Equation of state of nuclear matter and neutron stars: Quark mean-field model versus relativistic mean-field model

The equation of state of neutron-rich nuclear matter is of interest to both nuclear physics and astrophysics. We have demonstrated the consistency between laboratory and astrophysical nuclear matter in neutron stars by considering low-density nuclear physics constraints (from ${}^{208}\mathrm{Pb}$ neutron-skin thickness) and high-density astrophysical constraints (from neutron star global properties). We have used both quark-level and hadron-level models, taking the quark mean-field (QMF) model and the relativistic mean-field (RMF) model as examples, respectively. We have constrained the equation of states of neutron stars and some key nuclear matter parameters within the Bayesian statistical approach, using the first multimessenger event GW170817/AT 2017gfo, as well as the mass-radius simultaneous measurements of PSR $\mathrm{J0030}+0451$ and PSR $\mathrm{J0740}+6620$ from NICER, and the neutron-skin thickness of ${}^{208}\mathrm{Pb}$ from both PREX-II measurement and ab initio calculations. Our results show that, compared with the RMF model, the QMF model's direct coupling of quarks with mesons and gluons leads to the evolution of the in-medium nucleon mass with the quark mass correction.
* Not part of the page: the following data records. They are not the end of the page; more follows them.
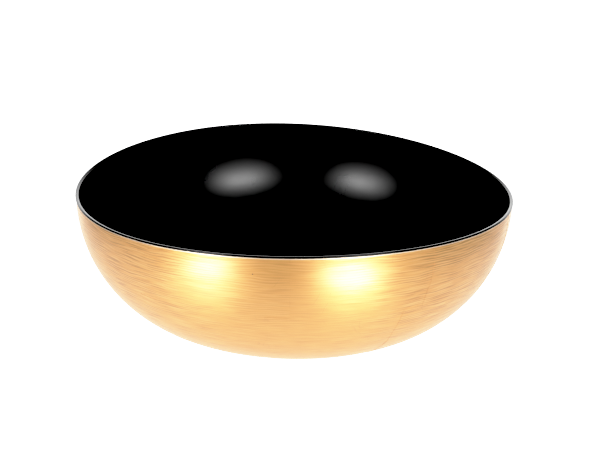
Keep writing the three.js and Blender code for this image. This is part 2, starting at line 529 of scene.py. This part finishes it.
SWAY_PITCH = (0.04, 0.07)
SWAY_MM = 3.0
STROKE_PITCH = (0.05, 1.5)
BRISTLE_BEND_MM = 0.5
BRISTLE_TURN = 4.6  # radians of a bristle's wave in a millimetre
FIRM_PITCH = (0.03, 0.12)
FIRM_RANGE = (0.35, 0.65)
BRISTLE_STRENGTH = (0.02, 0.16)
HAIR_PITCH = (0.08, 3.2)
HAIR_DETAIL = 2.0
PRESS_RANGE = (0.01, 0.085)  # metres to the left or right of the bowl's middle
PRESS_STRENGTH = (0.4, 1.15)

# Painted shade: the grooves of the brush lines are darkened in the colour
GROOVE_RANGE = (0.54, 0.64)
GROOVE_SHADE_SHOWS = 0.5
GROOVE_PAINTED_SHADE = (0.42, 0.22, 0.075, 1)
# Painted highlight: the ridges of the brush lines are lightened in the colour
RIDGE_RANGE = (0.46, 0.36)
RIDGE_HIGHLIGHT_SHOWS = 0.35
RIDGE_PAINTED_HIGHLIGHT = (0.95, 0.66, 0.32, 1)
HAIR_RANGE = (0.4, 0.7)
HAIR_SHOWS = 0.2
HAIR_BROWN = (0.5, 0.27, 0.09, 1)
HAIR_HEIGHT = 0.2

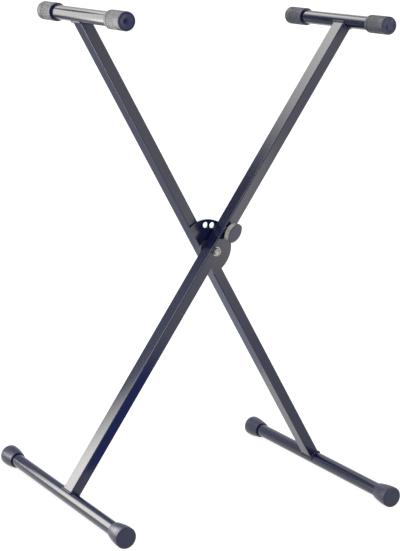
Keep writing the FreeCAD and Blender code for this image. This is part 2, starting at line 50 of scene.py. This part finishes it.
# ------------------------------------------------------------------ legs and round tubes
# Welded mild steel tube, dipped and baked in a gloss stove enamel: a black that leans to navy, with
# the fine orange peel of sprayed paint and a trace of unevenness in its gloss.


class Socket:
    """One output of a node in a finish, on which arithmetic adds Math nodes."""

    def __init__(self, finish, output):
        self.finish = finish
        self.output = output

    def sum(self, operation, first, second):
        return self.finish.node("ShaderNodeMath", {"operation": operation}, {0: first, 1: second})

    def __add__(self, other):
        return self.sum("ADD", self, other)

    def __radd__(self, other):
        return self.sum("ADD", other, self)

    def __sub__(self, other):
        return self.sum("SUBTRACT", self, other)

    def __rsub__(self, other):
        return self.sum("SUBTRACT", other, self)

    def __mul__(self, other):
        return self.sum("MULTIPLY", self, other)

    def __rmul__(self, other):
        return self.sum("MULTIPLY", other, self)

    def __abs__(self):
        return self.sum("ABSOLUTE", self, 0.0)

    def sine(self):
        return self.sum("SINE", self, 0.0)

    def larger(self, other):
        return self.sum("MAXIMUM", self, other)

    def limited(self):
        """Held between 0 and 1."""
        return self.sum("MAXIMUM", self.sum("MINIMUM", self, 1.0), 0.0)


class Finish:
    """The finish of a surface, built node by node."""

    def __init__(self, owner):
        owner.use_nodes = True
        self.owner = owner
        self.tree = owner.node_tree
        self.tree.nodes.clear()

    def node(self, kind, settings=None, sockets=None, output=0):
        """Add one node: its settings first, then the values or links of its sockets."""
        made = self.tree.nodes.new(kind)
        for name, value in (settings or {}).items():
            setattr(made, name, value)
        for name, value in (sockets or {}).items():
            if isinstance(value, Socket):
                self.tree.links.new(value.output, made.inputs[name])
            else:
                made.inputs[name].default_value = value
        return Socket(self, made.outputs[output]) if made.outputs else None

    def place(self):
        """Where a point lies on the part at rest, in metres."""
        return self.node("ShaderNodeTexCoord", output="Object")

    def along(self, axis):
        """How far a point lies along one axis of the part, in metres."""
        return self.node("ShaderNodeSeparateXYZ", {}, {"Vector": self.place()}, axis)

    def flat_end(self, start, steepness):
        """1 on the ends that face along Y, 0 on the sides; start is how squarely the change begins."""
        normal = self.node("ShaderNodeNewGeometry", output="Normal")
        squareness = abs(self.node("ShaderNodeSeparateXYZ", {}, {"Vector": normal}, "Y"))
        return ((squareness - start) * steepness).limited()

    def noise(self, per_metre, detail=2.0):
        sockets = {"Vector": self.place(), "Scale": per_metre, "Detail": detail}
        return self.node("ShaderNodeTexNoise", {"noise_dimensions": "3D"}, sockets)

    def between(self, factor, low, high):
        """A colour between two others."""
        settings = {"data_type": "RGBA"}
        return self.node("ShaderNodeMix", settings, {0: factor, 6: low, 7: high}, output=2)

    def bump(self, height, depth):
        """Relief of so many metres where the height goes from 0 to 1."""
        return self.node("ShaderNodeBump", {}, {"Height": height, "Distance": depth, "Strength": 1.0})

    def surface(self, **sockets):
        """The shader itself, its sockets named with underscores for spaces."""
        named = {name.replace("_", " "): value for name, value in sockets.items()}
        return self.output(self.node("ShaderNodeBsdfPrincipled", {}, named))

    def output(self, shader):
        self.node("ShaderNodeOutputMaterial", {}, {"Surface": shader})
        return self.owner


def paint(material, names):
    """Give nodes of the part their finish."""
    for name in names:
        slots = nodes[name].data.materials
        slots.clear()
        slots.append(material)


NAVY_BLACK = (0.0045, 0.0075, 0.042, 1)
NAVY_BLACK_PALE = (0.0065, 0.0100, 0.052, 1)


def stove_enamel():
    finish = Finish(bpy.data.materials.new("stove_enamel"))
    cloud = finish.noise(14, detail=3.0)
    peel = finish.noise(620, detail=1.0)
    dust = finish.noise(2600, detail=0.0)
    return finish.surface(
        Base_Color=finish.between(cloud, NAVY_BLACK, NAVY_BLACK_PALE),
        Roughness=0.10 + cloud * 0.06 + dust * 0.03,
        IOR=1.5,
        Normal=finish.bump(peel, 0.000005),
    )


LEGS = ("knob_leg", "plate_leg")
enamel = stove_enamel()
tubes = [f"{leg}_{part}" for leg in LEGS for part in ("tube", "foot_tube", "top_tube")]
welds = [f"{leg}_{end}_weld" for leg in LEGS for end in ("foot", "top")]
paint(enamel, tubes + ["index_plate"])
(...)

This feature enables the QMF model a wider range of model applicability, as shown by a slow drop of the nucleon mass with density and a large value at saturation that is jointly constrained by nuclear physics and astronomy.

Figure 1

Scalar (vector) potential $U_{\mathrm{S}}$ ($U_{\mathrm{V}}$) (left), effective mass $M_N^{*}$ (middle), and nucleon-$\sigma$ coupling constants (right) as functions of nucleon number density, for the representative case of $K_0$ = 240 MeV, $J_0$ = 31 MeV, $M_N^{*}/M_N$ = 0.77 in symmetric nuclear matter. The calculations are done for both RMF (solid lines) and QMF (dash lines) models. The left panel shows only one line for $U_{\mathrm{V}}$ as its results from RMF and QMF models are identical.

Figure 2

Pressure (upper) and symmetry energy (lower) as functions of density for both the RMF (blue) and QMF (red) models for fixed $K_0$ ($=240$ MeV), $J_0$ ($=31$ MeV), $M_N^{*}/M_N$ ($=0.77$), and three different values of $L_0$ ($=40$, 60, 80 MeV), along with experimental constraints. The orange and grey shaded areas in the upper panel represent the flow [104] and kaon production [105] analyses, respectively, of the heavy-ion experimental data. Meanwhile, in the lower panel, various experimental regions from heavy-ion experiments are included, including the ${\pi }^{-}/{\pi }^{+}$ ratio [106] (lime), the ASY-EOS data with a consistent value of $J_0$[107] (green), and the isospin diffusion data [108] (grey). The orange contour indicates the results of the isobaric analog states (IAS) [109].

Figure 3

Posteriors of the neutron star EoS and mass-radius relation for both the RMF (blue) and QMF (red) models. In all cases, the likelihood is based on observational data (GW170817/AT2017gfo $+$ NICER). The shaded regions and dashed lines represent the 90% confidence interval for the analyses with and without neutron-skin data (PREX-II $+$ EFT), respectively. The dash-dotted and dotted lines indicate the median results for each analysis.

Figure 4

Posterior probability distribution functions of the quantities at saturation density for each analysis (see details in Sec. 2e). The RMF and QMF models are denoted by the blue and red lines, respectively, while solid and dashed lines denote the analyses conducted with and without neutron-skin data.